Central bank governor Graeme Wheeler cut the official cash rate to 2.5 percent in December and indicated rates would stay on hold on the expectation inflation would return to the target band on a weaker New Zealand dollar and as last year’s petrol price declines washed through the data. The RBNZ had predicted the CPI would climb back within the band in the March quarter of this year, but global oil prices have slumped to 12-year lows with a worldwide glut set to continue.
Markets will get an early sense of the Reserve Bank's response at next week's policy review, encompassed in a short statement, before Wheeler's speech to the Canterbury Employers' Chamber of Commerce on Feb. 3, which includes an off-the-record question and answer session with the audience.
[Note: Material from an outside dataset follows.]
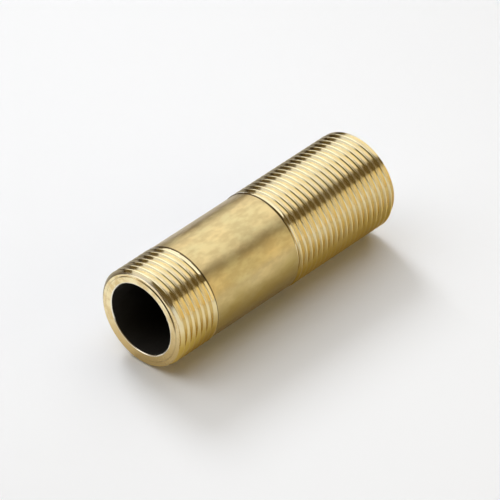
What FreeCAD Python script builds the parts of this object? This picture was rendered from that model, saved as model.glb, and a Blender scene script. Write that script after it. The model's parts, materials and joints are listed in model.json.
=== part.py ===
import FreeCAD, Part

# Brass barrel nipple: one length of thick-walled brass tube, turned to length, with a short male pipe
# thread on one end, a long one on the other and a plain barrel between them. It is a single piece.
# Frame: +X runs along the tube to the long-threaded end and +Z is up, with the tube lying on its side.
# The origin is on the tube's axis, halfway along it.

import math
import os

# Tube, in millimetres
overall_length = 98.5
barrel_diameter = 32.8
bore_diameter = 24.5
bore_edge_chamfer = 0.2        # 45 degree bevel at each mouth of the bore
face_ring_diameter = 28.7      # low ring left standing round each mouth of the bore
face_ring_height = 0.25        # its outer edge falls away at 45 degrees
end_chamfer_height = 0.55      # lead-in bevel from the crests down to each end face, radially
end_chamfer_length = 0.8       # and along the tube

# Parallel pipe thread of size 1, right hand, the same form on both ends
thread_major_diameter = 33.249
threads_per_inch = 11.0
thread_angle = 55.0            # between the flanks, in degrees
crest_land = 0.1               # narrow cylinder left along the top of the rounded crest
shoulder_length = 0.2          # step from the crests down to the barrel, at about 45 degrees

# Each thread is measured from its own end face to the end of its crests. Its groove backs out of the
# metal over the last turns, and the tool is clear of it a little way past the crests. The angle there
# goes round the axis from straight down, clockwise as seen from the thread's end face.
runout_reach = 0.7
short_thread_length = 16.6
short_runout_turns = 1.0
short_runout_angle = 318.0
long_thread_length = 44.8
long_runout_turns = 0.5
long_runout_angle = 212.5

# How the cutter reaches past the metal, and how closely faces are matched when it cuts
cutter_height = 0.6
runout_clearance = 0.05
cut_tolerance = 0.0001

# Thread form
mm_per_inch = 25.4
pitch = mm_per_inch / threads_per_inch
flank_angle = math.radians(thread_angle / 2.0)
sharp_height = pitch / (2.0 * math.tan(flank_angle))
thread_depth = sharp_height * 2.0 / 3.0
thread_rounding = sharp_height / 6.0 / (1.0 / math.sin(flank_angle) - 1.0)
crest_radius = thread_major_diameter / 2.0
root_radius = crest_radius - thread_depth
land_slope = math.asin(crest_land / 2.0 / thread_rounding)
land_radius = crest_radius - thread_rounding * (1.0 - math.cos(land_slope))
short_groove_length = short_thread_length + runout_reach
long_groove_length = long_thread_length + runout_reach

# The tube is made standing. When it is laid down, the side facing +X here comes to face straight down.
centre = FreeCAD.Vector(0, 0, 0)
upright = FreeCAD.Vector(0, 0, 1)
forwards = FreeCAD.Vector(1, 0, 0)
sideways = FreeCAD.Vector(0, 1, 0)


def point(radius, height):
    """A point of a section through the axis, which stands upright while the tube is made."""
    return FreeCAD.Vector(radius, 0, height)


def line(start, end):
    return Part.LineSegment(start, end).toShape()


def arc(start, middle, end):
    return Part.Arc(start, middle, end).toShape()


def tube():
    """The tube before threading, standing on its short-threaded end."""
    bottom = -overall_length / 2.0
    top = overall_length / 2.0
    lower_rim = bottom + face_ring_height
    upper_rim = top - face_ring_height
    bore = bore_diameter / 2.0
    barrel = barrel_diameter / 2.0
    mouth = bore + bore_edge_chamfer
    ring = face_ring_diameter / 2.0
    ring_foot = ring + face_ring_height
    face_edge = land_radius - end_chamfer_height
    lower_crests = lower_rim + end_chamfer_length
    upper_crests = upper_rim - end_chamfer_length
    barrel_bottom = bottom + short_thread_length
    barrel_top = top - long_thread_length

    outline = [
        line(point(mouth, bottom), point(ring, bottom)),
        line(point(ring, bottom), point(ring_foot, lower_rim)),
        line(point(ring_foot, lower_rim), point(face_edge, lower_rim)),
        line(point(face_edge, lower_rim), point(land_radius, lower_crests)),
        line(point(land_radius, lower_crests), point(land_radius, barrel_bottom)),
        line(point(land_radius, barrel_bottom), point(barrel, barrel_bottom + shoulder_length)),
        line(point(barrel, barrel_bottom + shoulder_length), point(barrel, barrel_top - shoulder_length)),
        line(point(barrel, barrel_top - shoulder_length), point(land_radius, barrel_top)),
        line(point(land_radius, barrel_top), point(land_radius, upper_crests)),
        line(point(land_radius, upper_crests), point(face_edge, upper_rim)),
        line(point(face_edge, upper_rim), point(ring_foot, upper_rim)),
        line(point(ring_foot, upper_rim), point(ring, top)),
        line(point(ring, top), point(mouth, top)),
        line(point(mouth, top), point(bore, top - bore_edge_chamfer)),
        line(point(bore, top - bore_edge_chamfer), point(bore, bottom + bore_edge_chamfer)),
        line(point(bore, bottom + bore_edge_chamfer), point(mouth, bottom)),
    ]
    return Part.Face(Part.Wire(outline)).revolve(centre, upright, 360)


def groove_section():
    """Section of the groove cutter: root, flanks, and half of the crest on each side."""
    root_centre = root_radius + thread_rounding
    crest_centre = crest_radius - thread_rounding
    tangent = math.pi / 2.0 - flank_angle

    def root_point(angle):
        reach = thread_rounding * math.sin(angle)
        return point(root_centre - thread_rounding * math.cos(angle), reach)

    def crest_point(side, angle):
        reach = pitch / 2.0 - thread_rounding * math.sin(angle)
        return point(crest_centre + thread_rounding * math.cos(angle), side * reach)

    def crest_arc(side):
        middle = (land_slope + tangent) / 2.0
        return arc(crest_point(side, land_slope), crest_point(side, middle), crest_point(side, tangent))

    land_edge = (pitch - crest_land) / 2.0
    outer_radius = land_radius + cutter_height
    return Part.Wire([
        crest_arc(-1),
        line(crest_point(-1, tangent), root_point(-tangent)),
        arc(root_point(-tangent), root_point(0), root_point(tangent)),
        line(root_point(tangent), crest_point(1, tangent)),
        crest_arc(1),
        line(crest_point(1, land_slope), point(outer_radius, land_edge)),
        line(point(outer_radius, land_edge), point(outer_radius, -land_edge)),
        line(point(outer_radius, -land_edge), crest_point(-1, land_slope)),
    ])


def swept(height, lift):
    """Groove cutter swept up a right-hand helix, moving outwards by lift on its way."""
    spread = math.atan2(lift, height)
    slant = 1.0 / math.cos(spread)      # a conical helix is measured along its cone
    path = Part.makeHelix(pitch * slant, height * slant, crest_radius, math.degrees(spread))
    shell = Part.BRepOffsetAPI.MakePipeShell(Part.Wire(path.Edges))
    shell.setBiNormalMode(upright)
    shell.add(groove_section())
    shell.build()
    shell.makeSolid()
    return shell.shape()


def thread_cutters(length, runout_turns, runout_angle):
    """The full-depth groove and its run-out, for an end face at height 0 with the tube above it."""
    runout_height = runout_turns * pitch
    full_height = length - runout_height
    start_height = -pitch
    runout_start = runout_angle - 360.0 * runout_turns
    turns_below = (full_height - start_height) / pitch

    groove = swept(full_height - start_height, 0)
    groove.rotate(centre, upright, runout_start - 360.0 * turns_below)
    groove.translate(FreeCAD.Vector(0, 0, start_height))

    runout = swept(runout_height, thread_depth + runout_clearance)
    runout.rotate(centre, upright, runout_start)
    runout.translate(FreeCAD.Vector(0, 0, full_height))
    return [groove, runout]


def nipple():
    """The finished nipple, laid down along X."""
    half_length = overall_length / 2.0
    shape = tube()
    for cutter in thread_cutters(short_groove_length, short_runout_turns, short_runout_angle):
        cutter.translate(FreeCAD.Vector(0, 0, -half_length))
        shape = shape.cut([cutter], cut_tolerance)
    for cutter in thread_cutters(long_groove_length, long_runout_turns, long_runout_angle):
        cutter.rotate(centre, forwards, 180)
        cutter.translate(FreeCAD.Vector(0, 0, half_length))
        shape = shape.cut([cutter], cut_tolerance)
    shape.rotate(centre, sideways, 90)
    return shape.Solids[0]


os.makedirs("parts", exist_ok=True)
nipple().exportStep("parts/nipple.step")
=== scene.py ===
import json
import math

import bmesh
import bpy
from mathutils import Matrix, Vector


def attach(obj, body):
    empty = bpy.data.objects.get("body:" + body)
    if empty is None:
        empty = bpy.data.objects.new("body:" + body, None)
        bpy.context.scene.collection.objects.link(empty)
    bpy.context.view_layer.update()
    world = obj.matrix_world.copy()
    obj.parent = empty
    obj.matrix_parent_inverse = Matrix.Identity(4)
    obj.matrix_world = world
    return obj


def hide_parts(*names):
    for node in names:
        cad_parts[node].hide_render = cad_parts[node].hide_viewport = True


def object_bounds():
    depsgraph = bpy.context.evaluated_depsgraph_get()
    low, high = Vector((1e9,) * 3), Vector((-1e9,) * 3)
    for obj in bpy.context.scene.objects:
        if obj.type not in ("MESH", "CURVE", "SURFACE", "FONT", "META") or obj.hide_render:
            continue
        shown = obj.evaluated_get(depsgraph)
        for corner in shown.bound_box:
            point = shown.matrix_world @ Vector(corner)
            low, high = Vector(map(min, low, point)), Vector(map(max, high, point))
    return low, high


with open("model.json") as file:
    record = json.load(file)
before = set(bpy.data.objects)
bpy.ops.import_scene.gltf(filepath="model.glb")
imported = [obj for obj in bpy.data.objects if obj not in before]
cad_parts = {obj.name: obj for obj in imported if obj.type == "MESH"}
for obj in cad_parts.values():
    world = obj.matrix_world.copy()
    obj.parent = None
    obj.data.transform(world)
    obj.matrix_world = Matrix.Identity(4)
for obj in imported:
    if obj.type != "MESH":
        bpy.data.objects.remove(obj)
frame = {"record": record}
cad_low, cad_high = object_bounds()


# ---- Tube blank ----
# The nipple is one length of thick-walled brass tube. A lathe faces both ends, bevels their outer rims
# and breaks the edges of the bore. The barrel between the threads is a little thinner than their crests.
mm = 0.001
mounts = {mount["name"]: mount for mount in frame["record"]["mounts"]}


def mount_size(mount, size):
    return mounts[mount]["dims"][size] * mm


short_thread_length = mount_size("short_thread", "length_mm")
long_thread_length = mount_size("long_thread", "length_mm")
crest_radius = mount_size("short_thread", "r_mm")
barrel_radius = mount_size("barrel", "r_mm")
bore_radius = mount_size("bore", "r_mm")
half_length = cad_high.x
rim_radius = cad_high.z
face_ring_radius = 14.35 * mm
face_ring_height = 0.25 * mm
end_chamfer_height = 0.55 * mm
end_chamfer_length = 0.8 * mm
bore_edge_chamfer = 0.2 * mm
shoulder_length = 0.2 * mm
runout_strip = 1 * mm
facets = 144
tiny = 0.01 * mm
weld_distance = 0.002 * mm


def off_axis(place):
    return math.hypot(place.y, place.z)


def near(value, wanted):
    return abs(value - wanted) < tiny


def select_faces(wanted):
    bpy.ops.mesh.select_all(action="DESELECT")
    mesh = bmesh.from_edit_mesh(bpy.context.object.data)
    for face in mesh.faces:
        if wanted(face.calc_center_median(), face.normal):
            face.select_set(True)
    mesh.select_flush_mode()
    bmesh.update_edit_mesh(bpy.context.object.data)


def select_edges(wanted):
    bpy.ops.mesh.select_all(action="DESELECT")
    mesh = bmesh.from_edit_mesh(bpy.context.object.data)
    for edge in mesh.edges:
        edge.select_set(wanted((edge.verts[0].co + edge.verts[1].co) / 2))
    mesh.select_flush_mode()
    bmesh.update_edit_mesh(bpy.context.object.data)


bpy.ops.object.select_all(action="DESELECT")
bpy.ops.mesh.primitive_cylinder_add(
    vertices=facets,
    radius=rim_radius,
    depth=2 * (half_length - face_ring_height - end_chamfer_length),
    end_fill_type="NGON",
    rotation=(0, math.radians(90), 0),
)
nipple = bpy.context.object
nipple.name = "threaded_nipple"
bpy.ops.object.transform_apply(location=True, rotation=True, scale=True)

bpy.ops.object.mode_set(mode="EDIT")
bpy.ops.mesh.select_mode(type="FACE")
select_faces(lambda centre, normal: abs(normal.x) > 0.9)
bpy.ops.mesh.inset(thickness=end_chamfer_height, depth=end_chamfer_length)
bpy.ops.mesh.inset(thickness=rim_radius - end_chamfer_height - face_ring_radius - face_ring_height)
bpy.ops.mesh.inset(thickness=face_ring_height, depth=face_ring_height)
bpy.ops.mesh.inset(thickness=face_ring_radius - bore_radius)
bpy.ops.mesh.bridge_edge_loops()

bpy.ops.mesh.select_mode(type="EDGE")
select_edges(lambda middle: near(abs(middle.x), half_length) and near(off_axis(middle), bore_radius))
bpy.ops.mesh.bevel(offset=bore_edge_chamfer, segments=1)

barrel_start = short_thread_length - half_length
barrel_end = half_length - long_thread_length
barrel_ends = (barrel_start + shoulder_length, barrel_end - shoulder_length)

# A ring of edges just inside each end of the barrel keeps its shading even where the grooves run out.
strip_ends = (barrel_ends[0] + runout_strip, barrel_ends[1] - runout_strip)
for place in (barrel_start, *barrel_ends, *strip_ends, barrel_end):
    select_faces(lambda centre, normal: off_axis(centre) > rim_radius - tiny)
    bpy.ops.mesh.bisect(plane_co=(place, 0, 0), plane_no=(1, 0, 0))
select_edges(
    lambda middle: off_axis(middle) > rim_radius - tiny
    and barrel_ends[0] - tiny < middle.x < barrel_ends[1] + tiny
)
thinner = barrel_radius / rim_radius
bpy.ops.transform.resize(value=(1, thinner, thinner), center_override=(0, 0, 0))
bpy.ops.object.mode_set(mode="OBJECT")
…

Speizer said the central bank will also have been surprised by the detail of the report, with underlying annual inflation, which strips out food and fuel prices, slowing from the prior quarter, and limited pass-through to consumers of a weaker exchange rate.
The New Zealand dollar dropped to 63.92 US cents from 64.70 cents immediately before the release, while two-year swap rates fell 10 basis points to 2.57 percent, the lowest level since December 2012.
Speizer said the kiwi can extend its decline from the kneejerk reaction seen today immediately after the CPI announcement, as investors start "putting on their bets the Reserve Bank will be forced into cutting this year."